Beginning at the end — with Bling Ring member Nicki (Emma Watson) facing trial and ditzily announcing that her life of crime has been “a huge learning lesson for me” — “The Bling Ring” flashes back to how it all got started in L.A.’s beige, featureless San Fernando Valley. A bored high school student named Rebecca (Katie Chang) meets a misfit new kid named Marc (Israel Broussard), who quickly proves he knows his way around Miu Miu and hair extensions. Soon he’s part of Rebecca’s posse, which includes Nicki, her bestie-slash-sister, Sam (Taissa Farmiga), and Chloe (Claire Julien), all of them schooled in the rhetoric of self-esteem, empowerment and the selfie-centered world of Facebook and its narcissistic satellites.
Powered by free-flowing alcohol, weed and the Adderall that Nicki’s mom hands out every morning like Corn Flakes, the kids realize that, thanks to gossip Web sites like TMZ, they can figure out when various famous people are out of town; thanks to GPS and Google Maps, they can just as easily find out where they live. Lo and behold, stars aren’t just like us — they don’t lock their doors — and before long, Rebecca and Marc are leading their vapid friends on a series of heists of millions of dollars worth of clothing, jewelry and household items.
The robberies themselves take on a monotonous dullness in “The Bling Ring” — a scene set in Hilton’s real-life home, a gauche altar to her persona in which even the throw pillows sport her image — loses punch as the thieves return again and again (presumably she didn’t notice her things were missing at first). And the characters are so shallow, so devoid of self-awareness or genuine soul, that it’s difficult to maintain interest in their exploits. They take on a hardened, exhausted look as their spree wears on, with only Broussard’s Marc exhibiting vulnerability worthy of sympathy. Watson’s Nicki might have been a satirical figure in the mold of Nicole Kidman’s brilliant turn in “To Die For”; instead, she’s content to pose and gloss her lips — perhaps appropriate for the real person she’s playing, but tiresomely repetitive nonetheless.
But Coppola doesn’t have the stinging sense of irony or outrage of a commentator. Instead, she contemplates, and in doing so is able to find improbable transcendence. The film’s finest moment, filmed by the late cinematographer Harris Savides, documents a robbery in a nighttime shot captured across the hill from a glass house, where two thieves steal the finery inside in a silent, weirdly beautiful pantomime.

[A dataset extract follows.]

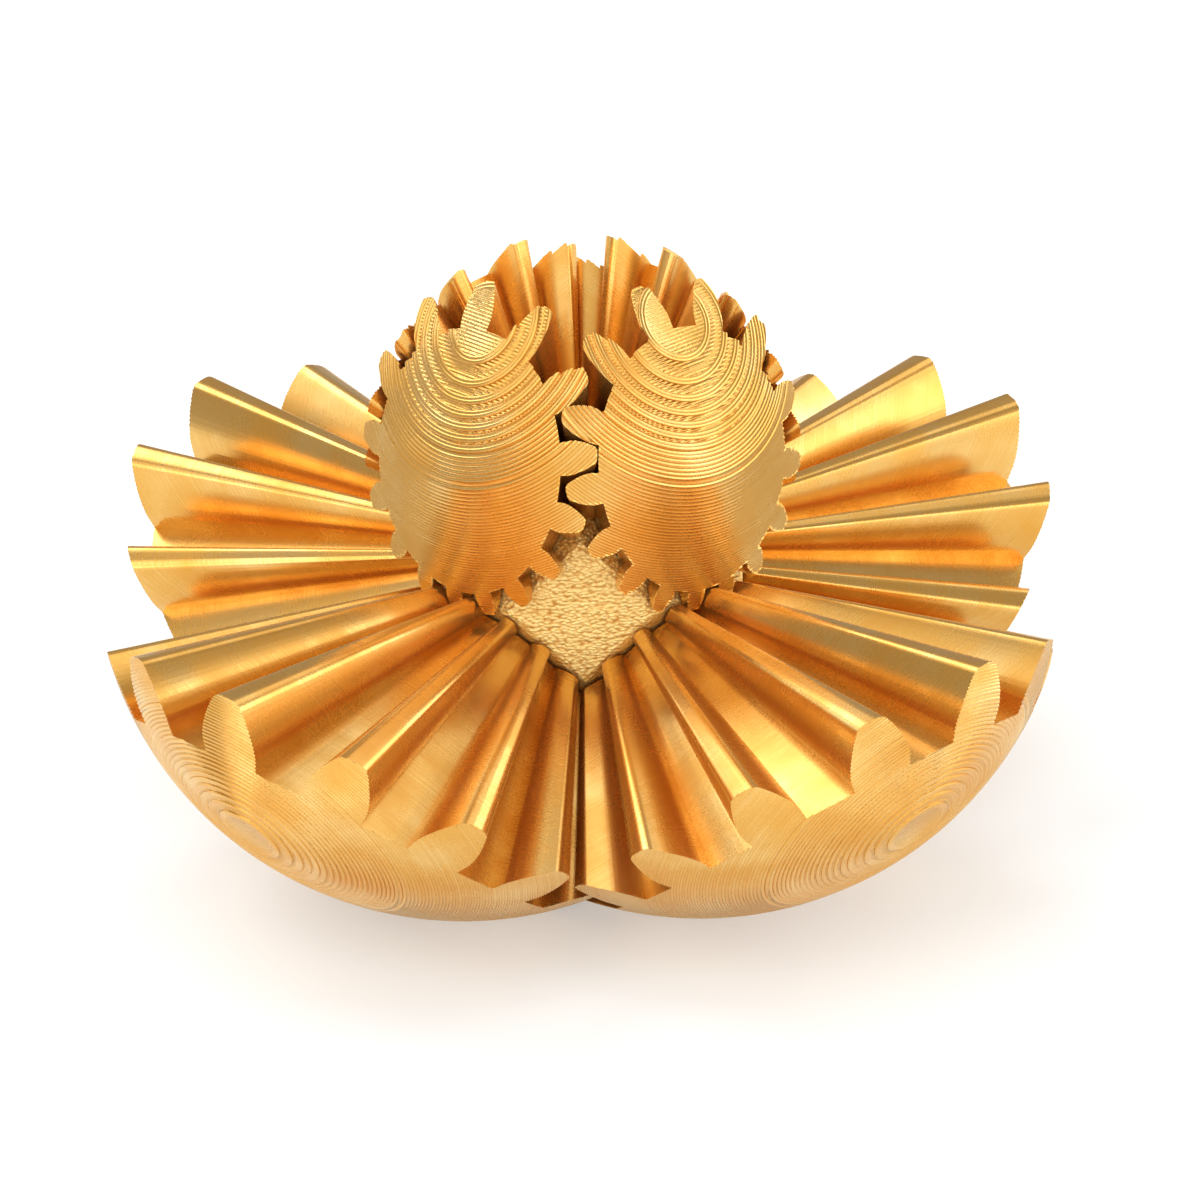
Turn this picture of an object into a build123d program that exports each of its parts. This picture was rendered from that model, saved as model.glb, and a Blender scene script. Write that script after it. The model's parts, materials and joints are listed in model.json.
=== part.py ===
"""Gear ball: eight bevel gears snapped on a truncated octahedral core, shown opened out.

Every gear axis is a body diagonal of a cube and every pitch cone has its apex at the core's centre,
so each gear meshes with its three neighbours and all eight turn together, alternate ones opposite ways.
Turned to "closed", the outer ends of the gears are all parts of one sphere whose centre lies below the
core's centre. Millimetres and degrees, +Z up, origin on the table under the core's centre.
"""
from build123d import *
from math import acos, asin, cos, degrees, pi, radians, sin, sqrt, tan
import os

# Ball and pose
BALL_RADIUS = 42.5          # of the closed ball
DOME_OFFSET = 22.7          # how far the ball's centre lies below the core's centre when closed
OPEN_TURN = 187.0           # turn of every gear from closed to the modelled rest pose

# Teeth, as angles at the common apex
TEETH = 15
PITCH_CONE = degrees(asin(1 / sqrt(3)))   # half the angle between neighbouring diagonals
ADDENDUM = 3.9
DEDENDUM = 4.25
PRESSURE_ANGLE = 20.0
SIDE_PLAY = 0.55            # taken off each flank, as a turn about the gear's axis
CLOSED_PHASE = 3.4          # turn of the teeth from the mesh line when the ball is closed
FLANK_POINTS = 6

# Core
CORE_SQUARE_DISTANCE = 18.3       # centre to a square face
CORE_HEXAGON_DISTANCE = 15.5      # centre to a hexagonal face, which carries a gear
CORE_EDGE_CHAMFER = 0.35

# Gears and their sockets
GEAR_FACE_GAP = 0.4
SOCKET_RADIUS = 2.8
SOCKET_DEPTH = 6.8
SOCKET_GROOVE_RADIUS = 3.3
SOCKET_GROOVE_LENGTH = 2.4
SOCKET_GROOVE_FROM_FLOOR = 0.5
SOCKET_LEAD_IN = 0.4

# Snap pins, two split halves end to end
PIN_RADIUS = 2.74
PIN_FLAT_WIDTH = 4.2        # across the two flats
PIN_LIP_RADIUS = 3.14
PIN_LIP_LENGTH = 1.1
PIN_TIP_LENGTH = 0.9
PIN_TIP_RADIUS = 2.1
PIN_SLOT_WIDTH = 1.1
PIN_SLOT_DEPTH = 5.2
PIN_END_PLAY = 0.3          # at the gear's end; the other end stands on the floor of the core's socket

CORNERS = {
    "upper_front_left": (-1, -1, 1),
    "upper_front_right": (1, -1, 1),
    "upper_back_left": (-1, 1, 1),
    "upper_back_right": (1, 1, 1),
    "lower_front_left": (-1, -1, -1),
    "lower_front_right": (1, -1, -1),
    "lower_back_left": (-1, 1, -1),
    "lower_back_right": (1, 1, -1),
}

PITCH_ANGLE = 360 / TEETH
TIP_CONE = PITCH_CONE + ADDENDUM
ROOT_CONE = PITCH_CONE - DEDENDUM
BASE_CONE = degrees(asin(sin(radians(PITCH_CONE)) * cos(radians(PRESSURE_ANGLE))))
GEAR_FACE_DISTANCE = CORE_HEXAGON_DISTANCE + GEAR_FACE_GAP
DOME_RISE = -DOME_OFFSET * (1 + 2 * cos(radians(OPEN_TURN))) / 3
CORE_HEIGHT = BALL_RADIUS - DOME_RISE     # the four lower domes rest on the table


def turning_sense(corner):
    """+1 or -1: neighbouring gears turn opposite ways about their outward axes."""
    x, y, z = corner
    return x * y * z


def corner_frame(corner):
    """Frame at the core's centre: Z outward along the gear's axis, X towards the gear above or below."""
    x, y, z = corner
    outward = Vector(x, y, z).normalized()
    neighbour = Vector(x, y, -z).normalized()
    towards = (neighbour - outward * outward.dot(neighbour)).normalized()
    return Plane(origin=(0, 0, CORE_HEIGHT), x_dir=towards, z_dir=outward)


def involute_turn(cone):
    """Turn of a spherical involute between the base cone and a wider cone."""
    base = radians(BASE_CONE)
    wide = radians(cone)
    rolled = acos(min(1, cos(wide) / cos(base))) / sin(base)
    return degrees(rolled - acos(min(1, tan(base) / tan(wide))))


def half_tooth(cone):
    """Half a tooth's thickness at a cone, as a turn about the gear's axis."""
    return PITCH_ANGLE / 4 + involute_turn(PITCH_CONE) - involute_turn(cone) - SIDE_PLAY


def on_cone(cone, turn, height):
    """Point where a cone's generator meets the plane at a height above the apex."""
    radius = height * tan(radians(cone))
    return Vector(radius * cos(radians(turn)), radius * sin(radians(turn)), height)


def arc_on_cone(cone, start, end, height):
    return ThreePointArc(*[on_cone(cone, turn, height) for turn in (start, (start + end) / 2, end)])


def tooth_edges(centre, height):
    """One tooth and the root land after it, in a plane square to the gear's axis."""
    span = TIP_CONE - BASE_CONE
    cones = [BASE_CONE + span * i / (FLANK_POINTS - 1) for i in range(FLANK_POINTS)]
    foot = half_tooth(BASE_CONE)
    crest = half_tooth(TIP_CONE)
    rising = [on_cone(cone, centre - half_tooth(cone), height) for cone in cones]
    falling = [on_cone(cone, centre + half_tooth(cone), height) for cone in reversed(cones)]
    return [
        Line(on_cone(ROOT_CONE, centre - foot, height), rising[0]),
        Spline(rising),
        arc_on_cone(TIP_CONE, centre - crest, centre + crest, height),
        Spline(falling),
        Line(falling[-1], on_cone(ROOT_CONE, centre + foot, height)),
        arc_on_cone(ROOT_CONE, centre + foot, centre + PITCH_ANGLE - foot, height),
    ]


def tooth_section(height):
    edges = []
    for tooth in range(TEETH):
        edges += tooth_edges(tooth * PITCH_ANGLE, height)
    return Face(Wire(edges))


def toothed_cone():
    """Toothed cone from the gear's inner face to beyond the ball, a tooth centred on local X."""
    far = 2 * BALL_RADIUS
    return loft([tooth_section(GEAR_FACE_DISTANCE), tooth_section(far)], ruled=True)


def socket(depth):
    """Blind snap socket from the local XY plane up to its floor, to be cut away."""
    groove_start = depth - SOCKET_GROOVE_FROM_FLOOR - SOCKET_GROOVE_LENGTH
    upward = (Align.CENTER, Align.CENTER, Align.MIN)
    bore = Cylinder(SOCKET_RADIUS, depth, align=upward)
    groove = Pos(0, 0, groove_start) * Cylinder(SOCKET_GROOVE_RADIUS, SOCKET_GROOVE_LENGTH, align=upward)
    mouth = Cone(SOCKET_RADIUS + SOCKET_LEAD_IN, SOCKET_RADIUS, SOCKET_LEAD_IN, align=upward)
    return bore + groove + mouth


def gear(corner, cone):
    """Bevel gear at a corner: its outer end is the ball's surface, turned with it from closed."""
    frame = corner_frame(corner)
    sense = turning_sense(corner)
    mesh = 0 if sense > 0 else PITCH_ANGLE / 2
    phase = mesh + sense * (CLOSED_PHASE + OPEN_TURN - PITCH_ANGLE * round(OPEN_TURN / PITCH_ANGLE))
    axis = Axis(frame.origin, frame.z_dir)
    closed_centre = frame.origin - Vector(0, 0, DOME_OFFSET)
    centre = (Pos(*closed_centre) * Vertex(0, 0, 0)).rotate(axis, sense * OPEN_TURN).center()
    dome = Pos(*centre) * Sphere(BALL_RADIUS)
    body = frame.location * Rot(0, 0, phase) * cone & dome
    return body - frame.location * Pos(0, 0, GEAR_FACE_DISTANCE) * socket(SOCKET_DEPTH)


def core():
    """Truncated octahedron with a snap socket in each hexagonal face."""
    side = 2 * CORE_SQUARE_DISTANCE
    block = Pos(0, 0, CORE_HEIGHT) * Box(side, side, side)
    for corner in CORNERS.values():
        frame = corner_frame(corner)
        block = split(block, frame.offset(CORE_HEXAGON_DISTANCE), keep=Keep.BOTTOM)
    block = chamfer(block.edges(), CORE_EDGE_CHAMFER)
    inward_socket = Pos(0, 0, CORE_HEXAGON_DISTANCE) * Rot(180, 0, 0) * socket(SOCKET_DEPTH - PIN_END_PLAY)
    for corner in CORNERS.values():
        block -= corner_frame(corner).location * inward_socket
    return block


def half_pin():
    """Pin half from the middle outward along +Z: shaft, snap lip and tapered tip, split by a slot."""
    length = SOCKET_DEPTH + GEAR_FACE_GAP / 2 - PIN_END_PLAY
    lip_top = length - PIN_TIP_LENGTH
    outline = Polyline(
        (0, 0),
        (PIN_RADIUS, 0),
        (PIN_RADIUS, lip_top - PIN_LIP_LENGTH),
        (PIN_LIP_RADIUS, lip_top - PIN_LIP_LENGTH / 2),
        (PIN_LIP_RADIUS, lip_top),
        (PIN_TIP_RADIUS, length),
        (0, length),
        (0, 0),
    )
    profile = Plane.XZ * make_face(outline)
    turned = revolve(profile, Axis.Z, 360)
    slot = Pos(0, 0, length) * Box(PIN_SLOT_WIDTH, 4 * PIN_RADIUS, 2 * PIN_SLOT_DEPTH)
    return turned - slot


def snap_pin():
    """Double-ended snap pin along local Z, centred in the gap between core and gear."""
    upper = half_pin()
    whole = upper + Rot(180, 0, 0) * upper
    flats = Box(4 * PIN_RADIUS, PIN_FLAT_WIDTH, 4 * SOCKET_DEPTH)
    return Pos(0, 0, CORE_HEXAGON_DISTANCE + GEAR_FACE_GAP / 2) * (whole & flats)


def build():
    """All nodes by name."""
    nodes = {"core": core()}
    cone = toothed_cone()
    pin = snap_pin()
    for name, corner in CORNERS.items():
        nodes[f"gear_{name}"] = gear(corner, cone)
        nodes[f"snap_pin_{name}"] = corner_frame(corner).location * pin
    return nodes


os.makedirs("parts", exist_ok=True)
for node, shape in build().items():
    export_step(shape, f"parts/{node}.step")
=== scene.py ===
"""Looks of the gear ball: printed gears with real layer steps, silk gold plastic, floor, light, camera."""
import json
from math import acos, asin, cos, pi, radians, sin, sqrt, tan
import bpy
import numpy as np
from mathutils import Matrix, Vector


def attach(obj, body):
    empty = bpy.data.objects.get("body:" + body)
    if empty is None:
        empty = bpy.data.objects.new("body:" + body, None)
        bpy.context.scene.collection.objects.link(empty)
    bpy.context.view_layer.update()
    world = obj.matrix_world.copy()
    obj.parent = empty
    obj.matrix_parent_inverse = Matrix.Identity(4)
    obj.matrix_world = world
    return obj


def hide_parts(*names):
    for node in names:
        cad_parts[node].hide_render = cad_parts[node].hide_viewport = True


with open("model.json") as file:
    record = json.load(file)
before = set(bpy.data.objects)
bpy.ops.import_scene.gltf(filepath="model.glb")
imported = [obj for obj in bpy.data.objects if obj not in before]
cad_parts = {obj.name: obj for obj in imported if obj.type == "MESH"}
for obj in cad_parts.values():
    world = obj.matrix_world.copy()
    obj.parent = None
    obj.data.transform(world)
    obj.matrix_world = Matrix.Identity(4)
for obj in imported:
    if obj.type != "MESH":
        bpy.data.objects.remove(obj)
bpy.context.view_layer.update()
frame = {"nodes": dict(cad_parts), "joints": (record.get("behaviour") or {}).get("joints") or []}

# Lengths are in metres and angles in radians throughout.

# The part, as in the CAD
BALL_RADIUS = 0.0425
DOME_OFFSET = 0.0227            # how far the closed ball's centre lies below the core's
OPEN_TURN = radians(187.0)      # turn of every gear from closed to the rest pose
CLOSED_PHASE = radians(3.4)
TEETH = 15
PITCH = 2 * pi / TEETH
PITCH_CONE = asin(1 / sqrt(3))
TIP_CONE = PITCH_CONE + radians(3.9)
ROOT_CONE = PITCH_CONE - radians(4.25)
BASE_CONE = asin(sin(PITCH_CONE) * cos(radians(20.0)))
SIDE_PLAY = radians(0.55)
GEAR_FACE = 0.0159              # from the core's centre to a gear's inner face
SOCKET_RADIUS = 0.0028
SOCKET_DEPTH = 0.0068

# The print
LAYER = 0.0002
LINE = 0.00042                  # width of a printed line
BEAD = 0.00005                  # how far the side of a printed line bulges
FLAT_BEAD = 0.00003             # the same on the upper gears, where the lines show less
TERRACE_BEAD = 0.00009          # the same at the rim of a terrace, which is two layers high
TERRACE_DEPTH = 0.0026          # how far below a ball's pole the upper gears' terraces reach
TOP_BEAD = 0.00006              # how far the top of a printed line bulges on a level strip
JITTER = 0.000012               # spread of the layers' radii
LAYERED_ANGLE = radians(74)     # from a ball's pole to its last modelled layer
SEED = 7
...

“The Bling Ring” is full of such visual richness, recalling “Marie Antoinette” in its lush montages of material objects and evocative places. But for all of Coppola’s bravura with images, she never summons the wherewithal to judge her wayward protagonists. (As with “Antoinette,” the viewer sometimes wonders whether Coppola is decrying the materialism and heedlessness she’s chronicling or indulging in it.) If the filmmaker casts blame in “The Bling Ring,” it’s directed squarely at the parents, whether they’re eagerly pushing their kids into acting classes and auditions or, like Leslie Mann’s New Age-y single mom, home schooling their kids with a curriculum based on the self-help book “The Secret.”
The dark irony of “The Bling Ring” is that, while compulsively documenting their crimes for social media, the thieves themselves became famous (at one point Marc compares the ring to a modern-day Bonnie and Clyde), and fame eventually proved to be their downfall. Like a seductively lambent hall of mirrors, “The Bling Ring” lays bare the venality of train-wreck celebrity culture, striving and self-deception by dramatizing a fact that’s as delicious as it is depressing: When one of the Bling Ring members goes to jail, she shares a cell block with another young woman recently arrested for larceny, and it’s Lindsay Lohan herself.